T’is the Season of Giving!

No, I am not referring to Christmas, the season that engenders the spirits of kindness and generosity. I am talking about the “season of giving” as I experience it in Mumbai. The festival season started with a big bang with the onset of Ganesh Chaturthi in late September. Post that, there have been several other national festivals and holidays, such as Gandhi Jayanti (birthday of the Father of the Nation), Dussera (Festival dedicated to the Goddess), Navratri (the nine nights preceding Dussera), Karvachauth  ( a North Indian religious holiday where married women fast for the longevity of their husband’s life {and you’ll never catch me doing that, unless my husband does it for me}, and now we are headed to the famous and most celebrated Hindu festival, Diwali (the festival of lights).

In the last few days, I have been noticing a certain phenomena a lot more, something I believe is related to this Hindu holiday season: begging in the name of religion! Now I am not saying that you don’t get beggars who plead for money in the name of religion otherwise, but there appears to be a certain surge in the level of exploitation and the use of “religion” during the holiday season. I have seen people beg on the streets and ask for money claiming, as if they heard directly from the divine herself, that god will bless the good-doer with either a “long life” or a “generous progeny” or (if single), “a loving and handsome marital partner”. Then you have an entire family, each playing a distinct role, who walk around Mumbai with calves or very young cows that are lightly decked in golden and orange/red fabric, with powdered color smeared on them, enticing people along the street for money in the name of religion.

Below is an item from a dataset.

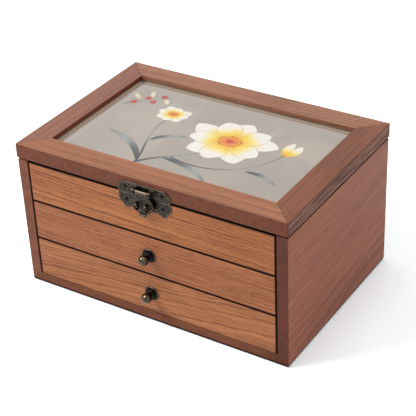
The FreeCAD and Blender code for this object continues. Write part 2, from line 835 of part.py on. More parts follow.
def tacks(label, face, z):
    made = []
    head_y = f"{face} - plate_thickness"
    for sign in (-1, 1):
        x = f"{sign} * tack_place"
        head = rod(label + "_head", "y", (x, head_y, z), "tack_head_radius", "tack_head_height")
        shank = rod(label + "_shank", "y", (x, head_y, z), "tack_radius", "plate_thickness + tack_length")
        made.append(joined(label + "_tack", [head, shank]))
    return keep(label, grouped(label, made), len(made))


def hasp_upper_plate():
    """Cut-cornered plate on the lid's front edge, with two ears that hold the hasp's pin."""
    made = body("hasp_upper_plate")
    front = "lid_front - plate_thickness"
    corners = [
        ("-plate_half_width", "lid_low"),
        ("plate_half_width", "lid_low"),
        ("plate_half_width", "upper_plate_high - upper_plate_cut"),
        ("plate_half_width - upper_plate_cut", "upper_plate_high"),
        ("-plate_half_width + upper_plate_cut", "upper_plate_high"),
        ("-plate_half_width", "upper_plate_high - upper_plate_cut"),
    ]
    pad(made, "y", (front, "lid_front"), corners)
    eased(made, "plate_chamfer", {"y": front}, kind="Chamfer")
    tack_seats(made, "lid_front", "upper_tack_z")
    inner = "knuckle_half_length + knuckle_play"
    outer = inner + " + ear_length"
    z = ("hasp_pin_z - ear_radius", "hasp_pin_z + ear_radius")
    for span in ((f"-({outer})", f"-({inner})"), (inner, outer)):
        pad(made, "x", span, rectangle(("hasp_pin_y", front), z))
        pad(made, "x", span, holes=[("hasp_pin_y", "hasp_pin_z", "ear_radius")])
    bore = [("hasp_pin_y", "hasp_pin_z", "hasp_pin_radius + hasp_pin_play")]
    pocket(made, "x", (f"-({outer})", outer), holes=bore)
    return keep("hasp_upper_plate", made)


def hasp_pin():
    half = "(knuckle_half_length + knuckle_play + ear_length)"
    y, z = "hasp_pin_y", "hasp_pin_z"
    shank = rod("hasp_pin_shank", "x", (f"-{half}", y, z), "hasp_pin_radius", f"2 * {half}")
    ends = [
        rod("hasp_pin_end", "x", (start, y, z), "hasp_pin_head_radius", "hasp_pin_head_height")
        for start in (f"-{half} - hasp_pin_head_height", half)
    ]
    return keep("hasp_pin", joined("hasp_pin", [shank, *ends]))


def hasp_tongue():
    """Shield-shaped flap that swings on the pin. Its slots drop over the lugs, and its lip curls out."""
    made = body("hasp_tongue")
    front, back = "hasp_pin_y - tongue_thickness / 2", "hasp_pin_y + tongue_thickness / 2"
    top, shoulder = "hasp_pin_z", "hasp_pin_z - tongue_shoulder"
    cheek, chin = "hasp_pin_z - tongue_widest_drop", "hasp_pin_z - tongue_chin_drop"
    tip = "hasp_pin_z - tongue_drop"
    corners = [
        ("-knuckle_half_length", top),
        ("-knuckle_half_length", shoulder),
        ("-tongue_widest", cheek, "tongue_shoulder_bow"),
        ("-tongue_chin", chin, "tongue_cheek_bow"),
        ("-tongue_tip", tip),
        ("tongue_tip", tip),
        ("tongue_chin", chin),
        ("tongue_widest", cheek, "tongue_cheek_bow"),
        ("knuckle_half_length", shoulder, "tongue_shoulder_bow"),
        ("knuckle_half_length", top),
    ]
    pad(made, "y", (front, back), corners)
    eased(made, "tongue_round", {"y": front, "z": (tip, shoulder)})
    knuckle = ("-knuckle_half_length", "knuckle_half_length")
    pad(made, "x", knuckle, holes=[("hasp_pin_y", "hasp_pin_z", "knuckle_radius")])
    pad(made, "x", ("-tongue_tip", "tongue_tip"), holes=[(front, tip, "lip_radius")])
    pocket(made, "x", knuckle, holes=[("hasp_pin_y", "hasp_pin_z", "hasp_pin_radius + hasp_pin_play")])
    for sign in (-1, 1):
        x = (f"{sign} * lug_place - slot_half_width", f"{sign} * lug_place + slot_half_width")
        pocket(made, "y", (front, back), rectangle(x, ("lug_z - slot_fall", "lug_z + slot_rise")))
    return keep("hasp_tongue", made)


def hasp_lower_plate():
    """Lobed plate on the fixed front, with two eyed lugs for a padlock."""
    made = body("hasp_lower_plate")
    front = "front_y - plate_thickness"
    low, high = "lower_plate_low", "lower_plate_high"
    right = [
        ("lobe_notch", low + " + lobe_notch_rise"),
        ("lobe_inner", low),
        ("lobe_side", low),
        ("lobe_outer", low + " + lobe_rise"),
        ("plate_half_width", low + " + lobe_shoulder"),
        ("plate_half_width", high),
    ]
    left = [(f"-{x}", z) for x, z in reversed(right)]
    pad(made, "y", (front, "front_y"), right + left)
    eased(made, "plate_chamfer", {"y": front}, kind="Chamfer")
    tack_seats(made, "front_y", "lower_tack_z")
    z = ("lug_z - lug_half_height", "lug_z + lug_half_height")
    nose = "lug_tip + lug_half_height"
    for sign in (-1, 1):
        span = (f"{sign} * lug_place - lug_thickness / 2", f"{sign} * lug_place + lug_thickness / 2")
        pad(made, "x", span, rectangle((nose, front), z))
        pad(made, "x", span, holes=[(nose, "lug_z", "lug_half_height")])
    across = ("-lug_place - lug_thickness", "lug_place + lug_thickness")
    pocket(made, "x", across, holes=[("lug_tip + lug_eye_inset", "lug_z", "lug_eye_radius")])
    return keep("hasp_lower_plate", made)


def hasp():
    hasp_upper_plate()
    tacks("hasp_upper_tacks", "lid_front", "upper_tack_z")
    hasp_pin()
    hasp_tongue()
    hasp_lower_plate()
    tacks("hasp_lower_tacks", "front_y", "lower_tack_z")


# Lid hinges
def leaf(label, sign, way):
    """One leaf of a stop hinge, for the lid (way 1) or the case (way -1).
    The bevelled heels behind the pin meet when the lid is open, and stop it."""
    made = body(label)
    face = f"hinge_z + {way} * leaf_gap / 2"
    outer = f"hinge_z + {way} * (leaf_gap / 2 + leaf_thickness)"
    behind = "lid_back" if way > 0 else "back_y"
    bevel_y = "hinge_y + heel_reach * cos(heel_angle)"
    corners = [
        ("leaf_front", face),
        ("hinge_y", face),
        (bevel_y, f"hinge_z + {way} * heel_reach * sin(heel_angle)"),
        (bevel_y, f"hinge_z + {way} * heel_height"),
        (behind, f"hinge_z + {way} * heel_height"),
        (behind, outer),
        ("leaf_front", outer),
    ]
    half, knuckle = "hinge_width / 2", "hinge_knuckle_length / 2"
    pad(made, "x", (f"-{half}", half), corners)
    middle = [(f"-{knuckle}", knuckle)]
    ends = [(f"-{half}", f"-{knuckle}"), (knuckle, half)]
    own, other = (middle, ends) if way > 0 else (ends, middle)
    for span in other:
        pocket(made, "x", span, holes=[("hinge_y", "hinge_z", "hinge_barrel_radius + hinge_play")])
    for low, high in own:
        low = low if low == f"-{half}" else low + " + hinge_play / 2"
        high = high if high == half else high + " - hinge_play / 2"
        pad(made, "x", (low, high), holes=[("hinge_y", "hinge_z", "hinge_barrel_radius")])
    bore = [("hinge_y", "hinge_z", "hinge_pin_radius + hinge_pin_play")]
    pocket(made, "x", (f"-{half}", half), holes=bore)
    seat = f"hinge_z + {way} * (leaf_gap / 2 + hinge_screw_head_height)"
    spots = [f"{side} * hinge_screw_place" for side in (-1, 1)]
    seats = [(x, "hinge_screw_y", "hinge_screw_head") for x in spots]
    pocket(made, "z", sorted((face, seat), key=worth), holes=seats)
    through = [(x, "hinge_screw_y", "hinge_screw_radius") for x in spots]
    pocket(made, "z", sorted((face, outer), key=worth), holes=through)
    bind(made, "Placement.Base.x", f"{sign} * hinge_place")
    return keep(label, made)


def hinge_screws(label, way):
    made = []
    start = f"hinge_z + {way} * leaf_gap / 2"
    length = "(leaf_thickness + hinge_screw_length)"
    for x in hinge_screw_spots(-1) + hinge_screw_spots(1):
        head_z = start if way > 0 else start + " - hinge_screw_head_height"
        shank_z = start if way > 0 else f"{start} - {length}"
        top, foot = (x, "hinge_screw_y", head_z), (x, "hinge_screw_y", shank_z)
        head = rod(label + "_head", "z", top, "hinge_screw_head", "hinge_screw_head_height")
        shank = rod(label + "_shank", "z", foot, "hinge_screw_radius", length)
        made.append(joined(label + "_screw", [head, shank]))
    return keep(label, grouped(label, made), len(made))


def hinges():
    for name, sign in (("left", -1), ("right", 1)):
        leaf(f"hinge_{name}_lid_leaf", sign, 1)
        leaf(f"hinge_{name}_case_leaf", sign, -1)
        pin = f"hinge_{name}_pin"
        start = (f"{sign} * hinge_place - hinge_width / 2", "hinge_y", "hinge_z")
        keep(pin, rod(pin, "x", start, "hinge_pin_radius", "hinge_width"))
    hinge_screws("hinge_lid_screws", 1)
    hinge_screws("hinge_case_screws", -1)


# The whole box
def check():
    """Stops before anything is written if a feature failed or a piece isn't the solids it should be."""
    doc.recompute()
    for thing in doc.Objects:
        if "Invalid" in thing.State or "Error" in thing.State:
            raise RuntimeError(f"{thing.Label} failed: {thing.State}")
    for label, (thing, solids) in pieces.items():
        shape = thing.Shape
        if shape.isNull() or not shape.isValid() or len(shape.Solids) != solids:
            raise RuntimeError(f"{label} is not {solids} valid solid(s)")


case()
tray()
drawer("upper_drawer", "drawer_split + front_gap / 2", "tray_split - front_gap / 2", "shelf_high")
drawer("lower_drawer", "floor_top + front_foot_gap", "drawer_split - front_gap / 2", "floor_top")
lid()
hasp()
hinges()
check()

os.makedirs("parts", exist_ok=True)
for label, (thing, _) in pieces.items():
    thing.Shape.exportStep(f"parts/{label}.step")
print(len(pieces), "nodes written")
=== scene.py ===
# Looks of the keepsake box: stained wood, aged bronze, glass over embroidered silk, velvet.
import math

import bpy
from mathutils import Matrix, Vector, kdtree, noise

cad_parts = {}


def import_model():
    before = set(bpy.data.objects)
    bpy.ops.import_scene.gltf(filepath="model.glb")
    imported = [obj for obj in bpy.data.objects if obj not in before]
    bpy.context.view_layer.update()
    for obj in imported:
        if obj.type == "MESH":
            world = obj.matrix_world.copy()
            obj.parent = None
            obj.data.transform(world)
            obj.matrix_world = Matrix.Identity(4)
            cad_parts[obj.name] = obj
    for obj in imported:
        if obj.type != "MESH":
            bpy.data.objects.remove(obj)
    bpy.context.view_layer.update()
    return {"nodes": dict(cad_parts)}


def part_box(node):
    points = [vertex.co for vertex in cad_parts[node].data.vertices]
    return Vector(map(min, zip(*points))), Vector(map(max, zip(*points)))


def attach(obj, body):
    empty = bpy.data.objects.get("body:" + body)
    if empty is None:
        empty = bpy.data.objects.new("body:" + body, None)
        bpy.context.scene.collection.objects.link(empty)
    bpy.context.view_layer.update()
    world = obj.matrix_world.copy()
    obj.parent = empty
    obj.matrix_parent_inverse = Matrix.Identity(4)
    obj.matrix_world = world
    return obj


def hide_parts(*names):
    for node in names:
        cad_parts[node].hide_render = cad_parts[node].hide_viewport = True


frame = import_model()
nodes = frame["nodes"]

scene = bpy.context.scene
scene.view_settings.view_transform = "Standard"

MM = 0.001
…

Below are some pictures of what I am talking about. As you already know, the cow is thee most sacred animal in Hinduism and is highly revered. Hence I used the word “exploitation” above, because I believe this antic is an exploitation of the commoner’s religious sentiments (and of the cow, of course). I have taken these pictures from my balcony window:

Lady with a young bull, asking people on the street for money.

Lady with a young bull, asking people on the street for money.

While one member of the family will actively beg, other members will play musical instruments to attract attention. This morning I was awoken by the jarring sound of a father playing the shennai (an Indian musical instrument that originates from the flute family) and his young son (could not have been more than 6 years old), playing a drum:


Man playing Shennai

Man playing the Shennai


And finally, here’s a picture of a mother and her child petting the cow and giving the family some money (suckers!!):

Unfortunately, even in the big bad city of Mumbai, there are plenty of suckers who fall into or give in to this religious trap. So one can only imagine how wealthy some of these beggars may actually be.

So there you have it! The spirit of giving is certainly heightened in the festival season. But try giving these same people some food or clothes and, chances are, they will snub you, and snub you to the point of a rude awakening!